In the exemplary drain cycle, which may be initiated upon detecting a threshold level of turbidity in sump assembly 152, valve assembly 252 moves to the second position to open first gate 254 and close second gate 256. Pump assembly 160 is activated to pump wash fluid from sump cavity 232 through valve assembly 252. As such, from drain port 178, wash fluid is directed to soil collection chamber 180 through drain inlet 246. Wash fluid moves through soil collection chamber 180 and exits soil collection chamber 180 through drain outlet 248. Wash fluid including soil particles is then pumped through a drain pipe 270 coupled with drain outlet 248 and to a building drain system (not shown) coupled to dishwashing system 100. Check valve 262 is biased to a closed position by pressure developed within soil drain passage 241 during the drain cycle. As such, soil particles in soil collection chamber 180 are prevented from flowing back into filter assembly 162 and wash fluid is pumped out of dishwasher system 100.
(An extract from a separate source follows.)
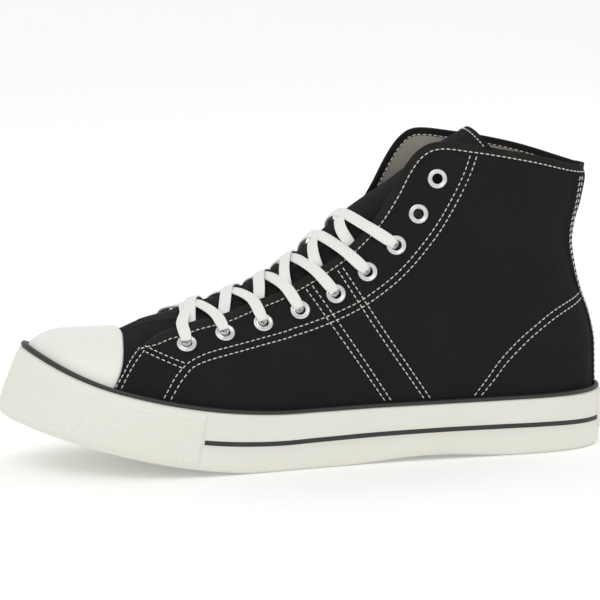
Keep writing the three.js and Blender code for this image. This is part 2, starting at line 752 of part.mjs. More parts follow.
// A flat lace strand swept through stops, lying flat on the direction of each.
function strand(stops) {
  const faces = [];
  const places = [];
  const rows = stops.map(({ at, normal }, index) => {
    const before = stops[Math.max(index - 1, 0)].at;
    const after = stops[Math.min(index + 1, stops.length - 1)].at;
    const run = after.clone().sub(before).normalize();
    const up = normal.clone().addScaledVector(run, -normal.dot(run)).normalize();
    const across = run.clone().cross(up);
    return [[-1, -1], [1, -1], [1, 1], [-1, 1]].map(([wide, high]) => {
      const corner = at.clone();
      corner.addScaledVector(across, (wide * LACE_WIDTH) / 2);
      corner.addScaledVector(up, (high * LACE_THICKNESS) / 2);
      places.push(corner.toArray());
      return places.length - 1;
    });
  });
  for (let i = 0; i + 1 < rows.length; i += 1) {
    for (let j = 0; j < 4; j += 1) {
      const k = (j + 1) % 4;
      faces.push([rows[i][j], rows[i][k], rows[i + 1][k]], [rows[i][j], rows[i + 1][k], rows[i + 1][j]]);
    }
  }
  const last = rows[rows.length - 1];
  faces.push([rows[0][0], rows[0][2], rows[0][1]], [rows[0][0], rows[0][3], rows[0][2]]);
  faces.push([last[0], last[1], last[2]], [last[0], last[2], last[3]]);
  return closedSolid(places, faces);
}

// Materials
const CANVAS = { color: '#232323', roughness: 0.95, metalness: 0 };
const LINING = { color: '#cfc9b8', roughness: 0.95, metalness: 0 };
const WHITE_RUBBER = { color: '#e6e4da', roughness: 0.6, metalness: 0 };
const DARK_RUBBER = { color: '#2b2a28', roughness: 0.6, metalness: 0 };
const LACE_COTTON = { color: '#eceae6', roughness: 0.9, metalness: 0 };
const EYELET_METAL = { color: '#c9cacb', roughness: 0.35, metalness: 1 };

const group = new THREE.Group();

function addPiece(name, solid, finish) {
  const { vertProperties, triVerts } = solid.getMesh();
  const geometry = new THREE.BufferGeometry();
  geometry.setAttribute('position', new THREE.BufferAttribute(new Float32Array(vertProperties), 3));
  geometry.setIndex(new THREE.BufferAttribute(new Uint32Array(triVerts), 1));
  geometry.computeVertexNormals();
  const mesh = new THREE.Mesh(geometry, new THREE.MeshStandardMaterial(finish));
  mesh.name = name;
  group.add(mesh);
}

const fixed = (value) => () => value;

function addSole() {
  const inner = fixed(FOXING_WALL);
  const lift = (x) => arch(x) + FOXING_LIFT;
  const bumperShare = stationShare(BUMPER_STATIONS + 0.5);
  const labelShare = stationShare(RIM_STEPS / 2 - LABEL_STATIONS - 0.5);
  const relief = (share) => (share < bumperShare && share > labelShare ? -STRIPE_RELIEF : 0);
  const foxing = rimBand([
    { inset: inner, height: lift },
    { inset: fixed(FOXING_UNDERCUT), height: lift },
    { inset: fixed(0), height: (x) => lift(x) + FOXING_EDGE },
    { inset: fixed(0), height: fixed(STRIPE_HEIGHT - STRIPE_WIDTH / 2) },
    { inset: relief, height: fixed(STRIPE_HEIGHT - STRIPE_WIDTH / 2 + STRIPE_SLOPE) },
    { inset: relief, height: fixed(STRIPE_HEIGHT + STRIPE_WIDTH / 2 - STRIPE_SLOPE) },
    { inset: fixed(0), height: fixed(STRIPE_HEIGHT + STRIPE_WIDTH / 2) },
    { inset: fixed(FOXING_LEAN), height: foxingTop },
    { inset: inner, height: foxingTop },
  ], 0, RIM_STEPS);
  addPiece('foxing', foxing, WHITE_RUBBER);

  const pipingBase = (x) => foxingTop(x) + GAP;
  const pipingTop = (x) => foxingTop(x) + GAP + PIPING_HEIGHT;
  const piping = rimBand([
    { inset: inner, height: pipingBase },
    { inset: fixed(0), height: pipingBase },
    { inset: fixed(PIPING_LEAN), height: pipingTop },
    { inset: inner, height: pipingTop },
  ], 0, RIM_STEPS);
  addPiece('foxing_piping', piping, DARK_RUBBER);

  const outsole = rimSlab(fixed(FOXING_WALL + GAP), arch, fixed(OUTSOLE_THICKNESS), SLAB_STEPS);
  const cuts = grooves();
  addPiece('outsole', cuts.reduce((body, cutter) => body.subtract(cutter), outsole), WHITE_RUBBER);

  const bumperTop = (x) => foxingTop(x) - BAND_DROP;
  const bumper = rimBand([
    { inset: fixed(-GAP), height: (x) => lift(x) + FOXING_EDGE },
    { inset: fixed(-GAP - BUMPER_THICKNESS), height: (x) => lift(x) + FOXING_EDGE + BAND_BEVEL },
    { inset: fixed(-GAP - BUMPER_THICKNESS), height: (x) => bumperTop(x) - BAND_BEVEL },
    { inset: fixed(-GAP), height: bumperTop },
  ], -BUMPER_STATIONS, BUMPER_STATIONS);
  addPiece('toe_bumper', bumper, WHITE_RUBBER);

  const label = rimBand([
    { inset: fixed(-GAP), height: fixed(LABEL_LIFT) },
    { inset: fixed(-GAP - LABEL_THICKNESS), height: fixed(LABEL_LIFT + BAND_BEVEL) },
    { inset: fixed(-GAP - LABEL_THICKNESS), height: fixed(SIDEWALL_HEIGHT - BAND_DROP - BAND_BEVEL) },
    { inset: fixed(-GAP), height: fixed(SIDEWALL_HEIGHT - BAND_DROP) },
  ], RIM_STEPS / 2 - LABEL_STATIONS, RIM_STEPS / 2 + LABEL_STATIONS);
  addPiece('heel_label', label, WHITE_RUBBER);
}

function addUpper() {
  const base = upperForm(0, FEATHER_HEIGHT);
  const raised = upperForm(QUARTER_STEP, FEATHER_HEIGHT).intersect(quarterCutter());
  const hollow = upperForm(-LINING_WALL, FEATHER_HEIGHT - 2);
  let upper = base.add(raised).subtract(hollow).subtract(openingCutter());
  for (const [x, height] of eyeletPlaces()) {
    for (const side of [OUTER, INNER]) {
      const place = surfacePoint(x, height, side, QUARTER_STEP);
      upper = upper.subtract(eyeletHole(place, surfaceNormal(x, height, side, QUARTER_STEP)));
    }
  }
  addPiece('upper', upper, CANVAS);

  const inside = upperForm(-LINING_WALL - GAP, FEATHER_HEIGHT - 2);
  addPiece('tongue', tongueForm().intersect(inside), CANVAS);

  const insoleInset = (share) => featherInset(share) + LINING_WALL + INSOLE_CLEARANCE;
  const insoleTop = fixed(FEATHER_HEIGHT + INSOLE_THICKNESS);
  addPiece('insole', rimSlab(insoleInset, fixed(FEATHER_HEIGHT), insoleTop, SLAB_STEPS), LINING);

  const capOuter = upperForm(GAP + CAP_THICKNESS, FEATHER_HEIGHT);
  const capInner = upperForm(GAP, FEATHER_HEIGHT - 2);
  addPiece('toe_cap', capOuter.subtract(capInner).intersect(capCutter()), WHITE_RUBBER);
}

// Strip up the heel: a band of the form, as wide as the strip and as high as the collar.
function backStay() {
  const shell = upperForm(QUARTER_STEP + GAP + BACK_STAY_THICKNESS, FEATHER_HEIGHT)
    .subtract(upperForm(QUARTER_STEP + GAP, FEATHER_HEIGHT - 2));
  const low = SIDEWALL_HEIGHT + PIPING_HEIGHT + 2 * GAP;
  const high = BACK_STAY_RISE * COLLAR_HEIGHT;
  const box = new THREE.BoxGeometry(HEEL_ROUND, BACK_STAY_WIDTH, high - low);
  box.translate(HEEL_END - HEEL_ROUND / 4, 0, (low + high) / 2);
  return shell.intersect(solidOf(box));
}

function addEyelets() {
  const names = { [OUTER]: 'outer', [INNER]: 'inner' };
  eyeletPlaces().forEach(([x, height], index) => {
    for (const side of [OUTER, INNER]) {
      const place = surfacePoint(x, height, side, QUARTER_STEP);
      const ring = eyeletRing(place, surfaceNormal(x, height, side, QUARTER_STEP));
      addPiece(`eyelet_${names[side]}_${index + 1}`, ring, EYELET_METAL);
    }
  });
}

// Lacing over the tongue. A strand comes from under one throat edge, between two eyelets,
// crosses the tongue and lies over the other edge and down to the next eyelet.
const LACE_FLOAT = 5 * GAP + EYELET_SHEET + LACE_THICKNESS / 2;
const LACE_LIFT = 2 * GAP + LACE_THICKNESS / 2;
const LACE_SHOULDER = TONGUE_WIDTH / 6;
const EXIT_SHARE = 0.3;
const ENTRY_SHARE = -0.12;

function edgeStop(index, shift) {
  const edge = sideLine(TOP_EDGE, 300);
  const [x, height] = eyeletPlaces()[index];
  const distance = (point) => Math.hypot(point[0] - x, point[1] - height);
  let nearest = 0;
  edge.forEach((point, at) => {
    if (distance(point) < distance(edge[nearest])) {
      nearest = at;
    }
  });
  let run = 0;
  const step = Math.sign(shift);
  while (run < Math.abs(shift) * EYELET_SPACING) {
    const here = edge[nearest];
    nearest += step;
    run += Math.hypot(edge[nearest][0] - here[0], edge[nearest][1] - here[1]);
  }
  return edge[nearest];
}

function overEyelet(index, side) {
  const [x, height] = eyeletPlaces()[index];
  const normal = surfaceNormal(x, height, side, QUARTER_STEP);
  return { at: surfacePoint(x, height, side, QUARTER_STEP).addScaledVector(normal, LACE_FLOAT), normal };
}

function overEdge(index, side, shift) {
  const [x, height] = edgeStop(index, shift);
  const normal = surfaceNormal(x, height, side, QUARTER_STEP);
  normal.z += 0.5;
  normal.normalize();
  const lift = LACE_LIFT + 2 * GAP;
  return { at: surfacePoint(x, height, side, QUARTER_STEP).addScaledVector(normal, lift), normal };
}

// How far the arched tongue falls away to a side.
function tongueDrop(y) {
  return TONGUE_RADIUS - Math.sqrt(TONGUE_RADIUS ** 2 - y ** 2);
}

function overTongue(near, y) {
  const line = sideLine(TONGUE_LINE, 300).map((point) => bend(...point));
  const distance = (point) => Math.hypot(point[0] - near.x, point[1] - near.z);
  let nearest = 1;
  line.forEach((point, at) => {
    if (at > 0 && at + 1 < line.length && distance(point) < distance(line[nearest])) {
      nearest = at;
    }
  });
  const [before, here, after] = [line[nearest - 1], line[nearest], line[nearest + 1]];
  const normal = new THREE.Vector3(before[1] - after[1], 0, after[0] - before[0]).normalize();
  const lift = LACE_LIFT + GAP - tongueDrop(y);
  const at = new THREE.Vector3(here[0], y, here[1]).addScaledVector(normal, lift);
  return { at, normal: normal.clone().setY(y / TONGUE_RADIUS).normalize() };
}

function laceCrossing(index) {
  const strands = [OUTER, INNER].map((side) => {
    const eyelet = overEyelet(index + 1, side);
    const entry = overEdge(index + 1, side, ENTRY_SHARE);
    const exit = overEdge(index, -side, EXIT_SHARE);
    const crossing = entry.at.clone().lerp(exit.at, 0.5);
    crossing.z += tongueDrop(entry.at.y);
    const middle = overTongue(crossing, 0);
    const shoulder = overTongue(crossing.clone().lerp(entry.at, 0.4), side * LACE_SHOULDER);
    const end = overTongue(crossing.clone().lerp(exit.at, 0.6), -side * LACE_SHOULDER);
    return strand([eyelet, entry, shoulder, middle, end]);
  });
  return strands[0].add(strands[1]);
}

function laceBar() {
  const [outer, inner] = [OUTER, INNER].map((side) => [overEyelet(0, side), overEdge(0, side, 0.01)]);
  const between = outer[1].at.clone();
  between.z += tongueDrop(between.y);
  const middle = overTongue(between, 0);
  return strand([outer[0], outer[1], middle, inner[1], inner[0]]);
}

function addLaces() {
  addPiece('lace_bar', laceBar(), LACE_COTTON);
  for (let i = 0; i + 1 < EYELETS_LACED; i += 1) {
    addPiece(`lace_crossing_${i + 1}`, laceCrossing(i), LACE_COTTON);
  }
}

addSole();
addUpper();
addPiece('back_stay', backStay(), CANVAS);
addEyelets();
addLaces();

const bounds = new THREE.Box3().setFromObject(group);
const middle = bounds.getCenter(new THREE.Vector3());
group.position.set(-middle.x, -middle.y, -bounds.min.z);

export default group;
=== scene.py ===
"""High top canvas sneaker for the left foot: its looks, floor, light and camera.

Lengths are millimetres on the shoe's own axes: heel towards +X, toe towards -X, outer
side towards -Y, up +Z. Most shapes are worked out over a flat sole, as a place along
the shoe and a height, and the toe spring then bends them up. `build_piece` turns the
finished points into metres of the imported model.
"""

from __future__ import annotations

import logging
import math
from dataclasses import dataclass, field
from enum import Enum

import bmesh
import bpy
import numpy as np
from mathutils import Matrix, Vector


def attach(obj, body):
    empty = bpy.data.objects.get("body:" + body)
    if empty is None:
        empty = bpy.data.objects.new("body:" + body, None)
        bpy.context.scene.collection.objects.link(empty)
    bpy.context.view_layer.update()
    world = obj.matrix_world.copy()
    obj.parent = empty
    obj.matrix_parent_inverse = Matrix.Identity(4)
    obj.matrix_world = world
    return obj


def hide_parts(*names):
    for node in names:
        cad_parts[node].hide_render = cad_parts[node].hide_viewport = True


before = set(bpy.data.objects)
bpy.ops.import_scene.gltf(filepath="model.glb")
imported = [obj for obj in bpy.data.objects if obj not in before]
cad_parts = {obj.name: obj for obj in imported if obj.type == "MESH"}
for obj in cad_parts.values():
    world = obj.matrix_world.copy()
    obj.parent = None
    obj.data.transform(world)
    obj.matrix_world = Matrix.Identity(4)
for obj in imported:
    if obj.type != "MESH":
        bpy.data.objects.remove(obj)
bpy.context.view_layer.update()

log = logging.getLogger("sneaker")
ROOT = "root"
MODEL_SHIFT = np.array([-0.75, 0.68, 0.0])
PHOTO_PIXELS = 600
WELD_PER_MM = 400
WELD_OFFSET = 0.137
KEY_BITS = 20


class Side(Enum):
    """The two sides of a left shoe, by the sign of their Y."""

    OUTER = -1
    INNER = 1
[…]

In one embodiment, the pump assembly directs wash fluid through the valve assembly. The valve assembly then selectively directs wash fluid through the spray arm assembly or the soil collection chamber. As such, a single pump assembly may be used in the wash cycle and the drain cycle. In a particular embodiment, the soil collection chamber is integrally formed with the sump cavity.
While the invention has been described in terms of various specific embodiments, those skilled in the art will recognize that the invention can be practiced with modification within the spirit and scope of the claims.